Andia/UIG via Getty Images(NEW YORK) — A 95-year-old woman has come under fire after an Australian newspaper dubbed her a “real-life tomb raider” and “Indiana Joan” for her collection of ancient Middle Eastern artifacts.
Joan Howard of Perth, Australia, shared some of the highlights of her collection with The West Australian, a local news outlet, which reported the collection could be valued at AUD $1 million. Now, some archaeologists and officials are asking the Australian government to investigate how Howard obtained the rare objects and are demanding that she return any that were taken from their countries of origin illegally.
Monica Hanna, an archeologist and founder of Egypt’s Heritage Taskforce, started an online petition calling for an investigation by the Australian government into the origins of Howard’s artifacts. So far, the petition has received nearly 500 signatures. Hanna also wrote an open letter to Neil Hawkins, the Australian ambassador to Egypt, on Facebook.
The artifacts include coins, pottery, jewelry and other objects, according to the West Australian.
“I passionately dislike how Indiana Jones is viewed as a hero, rather than a tomb raider. I think in the 21st century, this stereotype of pillaging cultures should disappear and be reprehended rather than praised,” Hanna told ABC News via email.
Lara Lamb, the president of the Australian Archaeological Association, shared a letter she said she sent the West Australian on Twitter acknowledging Howard’s “great passion for collecting relics and artifacts” while calling her collecting “highly unethical, both by past and present standards.”
“Rather than celebrating Mrs. Howard’s activities, we should be condemning such behavior,” Lamb wrote. “Make no mistake, tomb raiding is not archeology.”
Howard has not publicly spoken about the criticisms leveled against her, and a family member speaking on her behalf declined to comment to the Sydney Morning Herald.
Howard told the West Australian that she traveled through Syria, Egypt, Lebanon, Jordan, Palestine and Israel while her husband was working as a United Nations diplomat in the region five decades ago.
Of her time volunteering on archeological dig sites led by British and American experts, Howard told the West Australian: “It was all good fun. Dirty work, of course. But as it turned out, very, very rewarding.”

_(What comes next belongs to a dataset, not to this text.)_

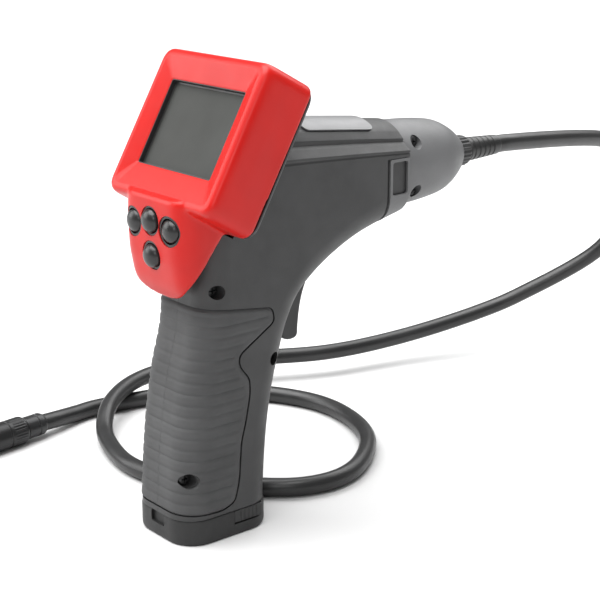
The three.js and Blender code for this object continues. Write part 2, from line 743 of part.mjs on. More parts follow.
add('display_bezel', displayBezel(), RED, 0.35);
add('display_rear_cover', rearCover(), DARK, 0.55, display);
add('display_window', pane(SCREEN_W + 8, SCREEN_H + 8, -1.2, 1.3), SCREEN_GREY, 0.1, display);
add('lcd_panel', pane(SCREEN_W + 6, SCREEN_H + 6, -2.8, 4), PANEL_GREY, 0.4, display);
add('display_board', pane(62, 54, -9, 1.6), BOARD, 0.5, display);
add('keypad_board', block(-15.7, -14.3, -17.4, 17.4, 122, 148), BOARD, 0.5);
for (const [name, y, z, x] of KEYS) add(name, key(y, z, x), BLACK, 0.4);

add('trigger', trigger(), BLACK, 0.5);
add('trigger_pin', barY(...TRIGGER_PIVOT, PIN_R, -PIN_HALF, PIN_HALF), STEEL, 0.3, root, 1);
add('trigger_spring', coilSpring(), STEEL, 0.3, root, 1);
add('trigger_switch', block(22, 26.6, -4, 4, 99, 111), BLACK, 0.6);
add('main_board', block(34, 102, -15, 15, 150, 151.6), BOARD, 0.5);

const batteryGroup = new THREE.Group();
batteryGroup.position.set(0.2, 0, CARRIER_Z);
batteryGroup.rotation.y = THREE.MathUtils.degToRad(HANDLE_LEAN);
root.add(batteryGroup);
add('battery_carrier', batteryCarrier(), BLACK, 0.6, batteryGroup);
[[1, 1], [1, -1], [-1, 1], [-1, -1]].forEach(([sx, sy], i) => {
  const mesh = add(`battery_${i + 1}`, cell(), CELL_GREY, 0.35, batteryGroup, 1);
  const flip = sx * sy < 0;
  mesh.position.set(sx * CELL_PITCH / 2, sy * CELL_PITCH / 2, flip ? 2 + CELL_LENGTH : 2);
  if (flip) mesh.rotation.x = Math.PI;
});
const contactPlate = plate(roundedRect(13.5, 14, 4), 1.6).translate(0.6, 0, CELL_LENGTH + 6);
add('battery_contact_board', toSolid(contactPlate), BOARD, 0.5, batteryGroup);
add('battery_cover', batteryCover(), DARK, 0.6);
add('right_latch', latch(-1), BLACK, 0.6);
add('left_latch', latch(1), BLACK, 0.6);

add('right_nose', nose(-1), GREY, 0.5);
add('left_nose', nose(1), GREY, 0.5);
for (const [name, x, z, depth] of NOSE_SCREWS) {
  add(name, screw(x, z, -HALF_WIDTH + depth), STEEL, 0.35, root, 1);
}
add('cable_socket', atNose(cableSocket()), BLACK, 0.5);
add('cable_plug', atNose(cablePlug()), BLACK, 0.4);
add('coupling_nut', atNose(couplingNut()), BLACK, 0.4);
add('strain_relief', atNose(strainRelief()), BLACK, 0.7);
add('camera_cable', cable(), BLACK, 0.5);

const head = new THREE.Group();
head.position.set(-2.9, 140.5, HEAD_R);
head.rotation.z = Math.PI + Math.atan2(3.5, 26.9);
root.add(head);
add('head_collar', headCollar(), HEAD_BLACK, 0.3, head, 1);
add('camera_head', headTube(), HEAD_BLACK, 0.3, head, 1);
add('head_board', headDisc(HEAD_BORE - GAP, HEAD_FRONT - 9, HEAD_FRONT - 7.4), BOARD, 0.5, head);
add('head_window', headDisc(HEAD_BORE - GAP, HEAD_FRONT - 2, HEAD_FRONT - 0.6), GLASS, 0.05, head);
add('head_lens', headDisc(2.2, HEAD_FRONT - 7, HEAD_FRONT - 2.6, 14), BLACK, 0.1, head);
for (let i = 0; i < 4; i += 1) {
  const chip = headDisc(0.9, HEAD_FRONT - 7, HEAD_FRONT - 4.8, 8);
  const led = add(`head_led_${i + 1}`, chip, LED_PALE, 0.2, head);
  const angle = (i + 0.5) * Math.PI / 2;
  led.position.set(0, 4 * Math.cos(angle), 4 * Math.sin(angle));
}

add('top_label', label(), LABEL_PALE, 0.3);

export default root;
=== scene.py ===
"""The looks of an inspection camera: a pistol-grip display unit, its cable and its camera head.

Lengths in the tables and helpers are millimetres in the CAD's frame. They become metres in one
place, where a mesh is made.
"""

import json
import math

import bmesh
import bpy
import numpy as np
from mathutils import Matrix, Vector

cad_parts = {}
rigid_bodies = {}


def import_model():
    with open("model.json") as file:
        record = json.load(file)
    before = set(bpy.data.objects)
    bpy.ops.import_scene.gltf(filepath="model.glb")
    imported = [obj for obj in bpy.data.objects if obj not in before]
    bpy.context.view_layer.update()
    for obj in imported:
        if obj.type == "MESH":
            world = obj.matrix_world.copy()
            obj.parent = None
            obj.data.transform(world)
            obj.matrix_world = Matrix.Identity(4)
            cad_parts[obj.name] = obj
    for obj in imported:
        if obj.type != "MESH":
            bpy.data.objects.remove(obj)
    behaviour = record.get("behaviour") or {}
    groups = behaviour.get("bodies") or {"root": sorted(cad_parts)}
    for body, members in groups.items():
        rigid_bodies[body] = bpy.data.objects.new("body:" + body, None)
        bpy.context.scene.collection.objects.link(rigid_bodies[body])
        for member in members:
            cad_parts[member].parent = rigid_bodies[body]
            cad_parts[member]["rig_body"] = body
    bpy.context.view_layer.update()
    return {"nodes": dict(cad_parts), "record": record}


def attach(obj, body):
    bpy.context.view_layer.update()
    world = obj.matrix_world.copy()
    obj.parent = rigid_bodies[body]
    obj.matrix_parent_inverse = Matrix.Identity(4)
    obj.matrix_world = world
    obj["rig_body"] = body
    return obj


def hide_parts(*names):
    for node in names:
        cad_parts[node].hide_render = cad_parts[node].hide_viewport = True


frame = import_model()
NODES = frame["nodes"]
MM = 0.001


# ---------- camera ----------
def make_camera():
    turn, tip = math.radians(39.82), math.radians(16.52)
    data = bpy.data.cameras.new("camera")
    data.sensor_width = 36
    data.lens = 89.46
    data.clip_start, data.clip_end = 0.01, 60
    camera = bpy.data.objects.new("camera", data)
    camera.location = (-0.3716, -0.5157, 0.295)
    camera.rotation_euler = (math.pi / 2 - tip, 0, -turn)
    bpy.context.scene.collection.objects.link(camera)
    bpy.context.scene.camera = camera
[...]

Howard “used her diplomatic freedom to search for antiquities before laws changed and it became legally difficult to do so,” the paper reported.
In 1970, the United Nations Educational, Scientific and Cultural Organization (UNESCO) adopted a convention prohibiting and preventing the illicit import, export and trade in cultural artifacts. Many individual countries adopted their own laws about the sale and export of antiquities before that. Keith Howard was posted to his role in 1967, according to the West Australian. It is not clear whether any of the artifacts in Joan Howard’s collection were obtained illegally.
“Collectors need to realize that their expensive hobby sometimes funds terrorist acts and destroys archaeological sites,” Hanna said, adding that children are sometimes used to help extract antiquities and have died in the process.
Shaaban Abdel Gawad, the director-general of the Retrieved Antiquities Department at Egypt’s Supreme Council of Antiquities, told the Sydney Monring Herald that Egypt’s foreign ministry had contacted Australian authorities to open an investigation.
The Herald also reported that the country’s Department of Foreign Affairs and Trade was looking into the matter.
Neither the Australian Government Department of Communications and the Arts nor the Australian embassy in Cairo have responded to ABC News’ request for comment.